Cellphone coverage and Internet connections were initially down, then spotty, Tarek said. The ground lines also failed, but then again, they’re never reliable on a regular basis, he said.
“The first few days were a little stressful,” Tarek said.
“When you go through a 7.0 the others aren’t that bad,” he joked of the numerous aftershocks that ranged from 4 to 6.1 in magnitude, according to reports from the United States Geological Survey.
Tarek and Trisha stayed with family nearby.
Everyone selpt outside the first night for fear of a more aftershocks that might topple more buildings. The following nights, they slept on the porch so they could evacuate quickly if another quake struck.
“Lucas slept in our arms or on our chest so we could get him out quickly if needed,” Trisha said. “It was a tough couple of weeks for him.”
Trisha eventually communicated with her stateside family through the social networking site, Facebook.
Initially the streets were clogged with people who didn’t have homes to go to, Tarek said. They’d walk up and down the road and search through rubble looking for family.
“It looked like a war zone,” he said as he flipped through a recent issue of People Magazine for an image of downtown, an area he was able to recognize from familiar store signs protruding from a collapsed building.
Tarek lost three extended family members to the Jan. 12 quake.
The couple immediately contacted the U.S. Embassy to arrange a flight out of the country. The process was slow, but the young family eventually arrived in Seattle late last Thursday, 10 days after the quake.
In two weeks Tarek will return to Haiti to help with the relief effort. He’s able to translate French, Creole, English and Arabic to help aid officials communicate with quake victims.
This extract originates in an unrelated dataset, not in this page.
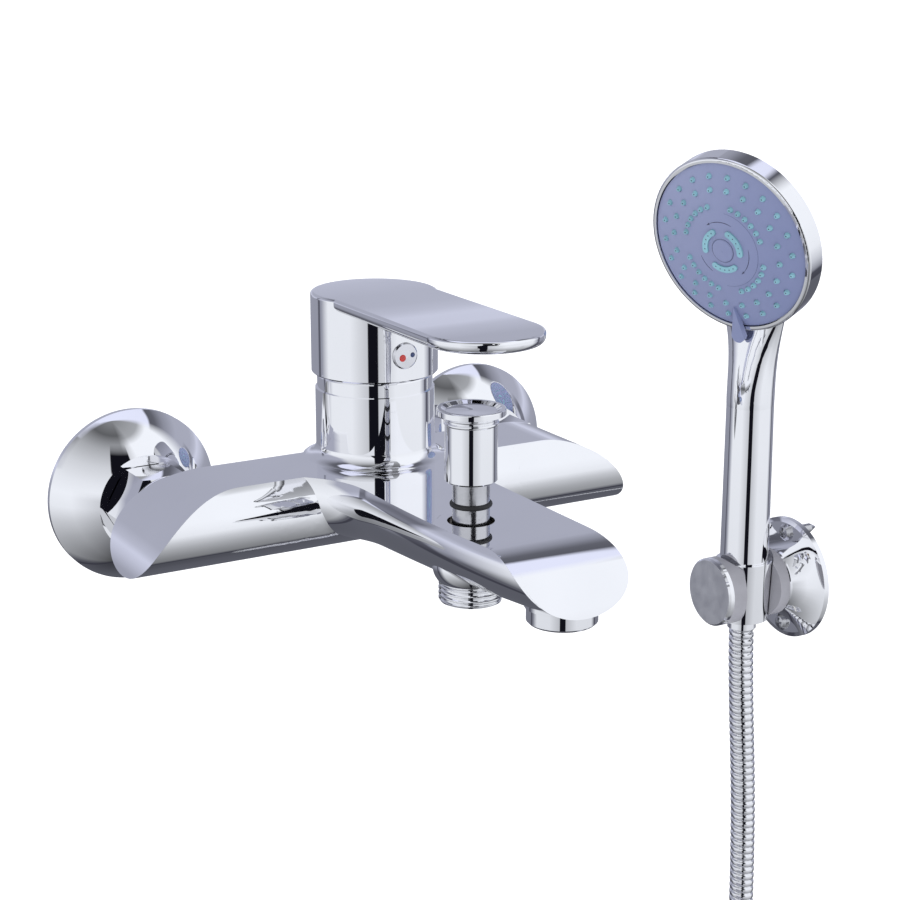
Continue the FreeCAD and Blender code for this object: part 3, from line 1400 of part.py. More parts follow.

“If there’s anything I can do, I’ll do it,” he said.
The transition from Haiti to the Pacific Northwest hasn’t been easy for Tarek, who grew up in Haiti. There’s only a three-hour difference between Haitian and American time, but the Pacific Northwest winter weather is quite different from Haiti’s 80-degree January average.
“Our first stop was at Wal-Mart for a pair of gloves and a hat for Tarek,” Trisha said.
Trisha and Lucas will stay in Oak Harbor until it’s safe to return home.
Tarek’s immediate and extended family members report that some banks have re-opened and a few markets are selling whatever merchandise is left on the shelves; however, most distribution centers were damaged during the quake and are unable to make any shipments to re-stock the mostly barren shelves.
Trisha has lived an Haiti for 10 years and is currently on leave from her job as a teacher at Quisqueya Christian School in Port au Prince. The K-12 school is one of the few to withstand the disaster and is now in use as a disaster relief coordination center.